You can also see women participating in demoralizing sexual acts among themselves for the gratification of men. In a triple-X movie all physical aspects are shown, such as extreme close-ups of genitalia, oral, vaginal, and anal penetration, and also ejaculation. Much of the emphasis is put on the painful and humiliating experience of the woman, for the sole satisfaction of the male. Soft-core pornography, or X-rated pornography, is less explicit of what is shown.
The sexual act is usually made for mutual enjoyment of both the male and female. Triple-X pornography is manufactured and sold legally in the United States. There are other forms of hard-core pornography that have to be kept under wraps and made and sold illegally in underground ‘black’ markets. These are ultra violent, ‘snuff’, and child pornography films. Ultra violent tapes or videos show the actual torture, rape, and sometime mutilation of a woman. ‘Snuff’ films go even future to depict the actual death of a victim.
Child pornography reveals the use of under-age or pre-pubescent children for sexual purposes. These types of pornography cross over the boundaries of entertainment. Pornography is a multi-million dollar international industry, ultimately run by organized crime all over the world. It is produced by the respectable mainstream publishing business companies. Although the publishing companies are thought to be ‘respectable’, people generally stereotype buyers and users of pornographic material as ‘dirty old men in trench coats’.
But in reality most patrons of adult material are well-educated people with disposable income. Pornographic movies show adults of both genders the activities they normally wouldn’t get in everyday life, such as oral pleasures or different types of fetishes. Ultimately adult entertainment is just a quick fix for grown-ups, as junk food would be for small children. Pornographers and pornography defenders proclaim that the link between pornography and violence is exaggerated and that the research linking pornography to sexual crimes is inconclusive.

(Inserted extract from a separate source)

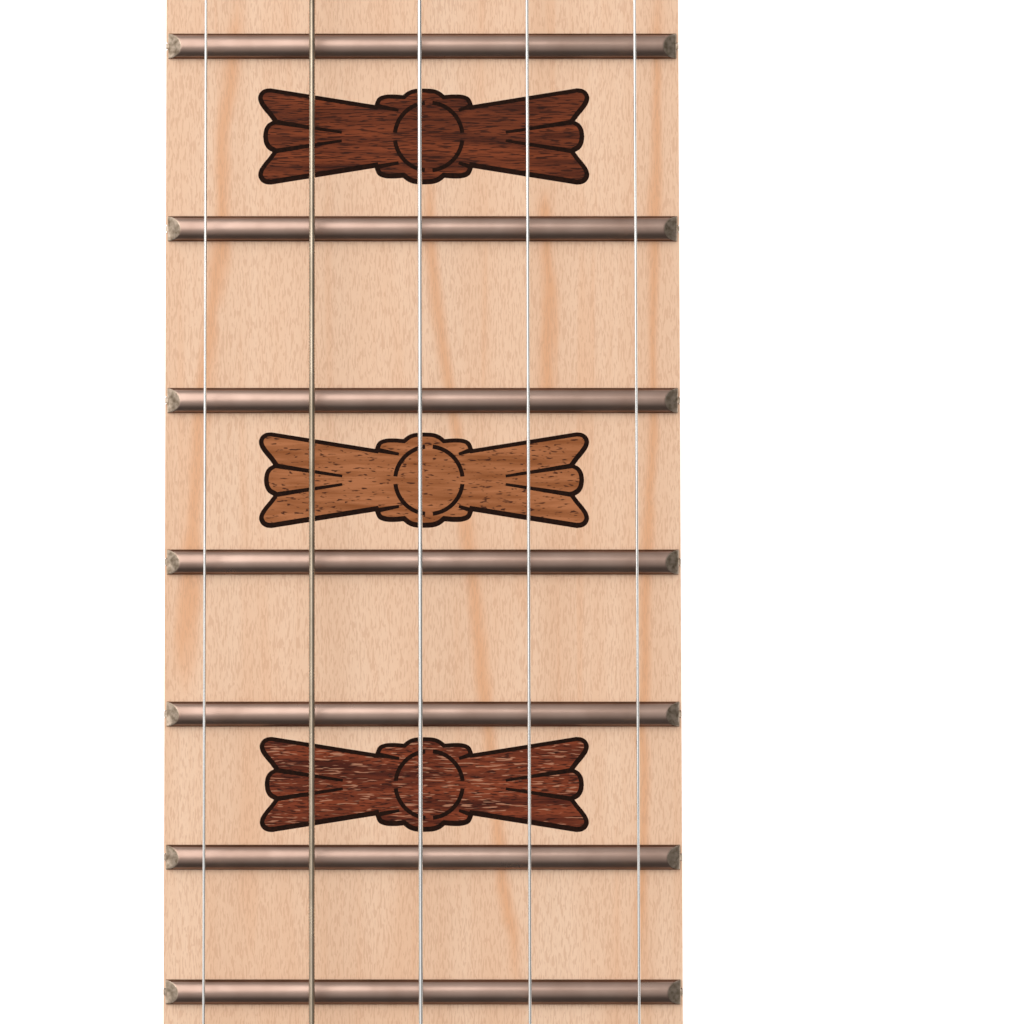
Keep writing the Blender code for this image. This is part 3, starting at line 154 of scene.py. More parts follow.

They state that the fundamentals of sex crimes are found inherently in the individuals and that the sexual permissiveness of American society cannot be blamed on the increase of pornography’s availability . David Adams, a co-founder and executive director of Emerge, a Boston counseling center for male batterers, states, “that only a minority of his clients (perhaps 10 to 20 percent) use hard-core pornography. He estimates that half may have substance abuse problems, and adds that alcohol seems more directly involved in abuse than pornography”.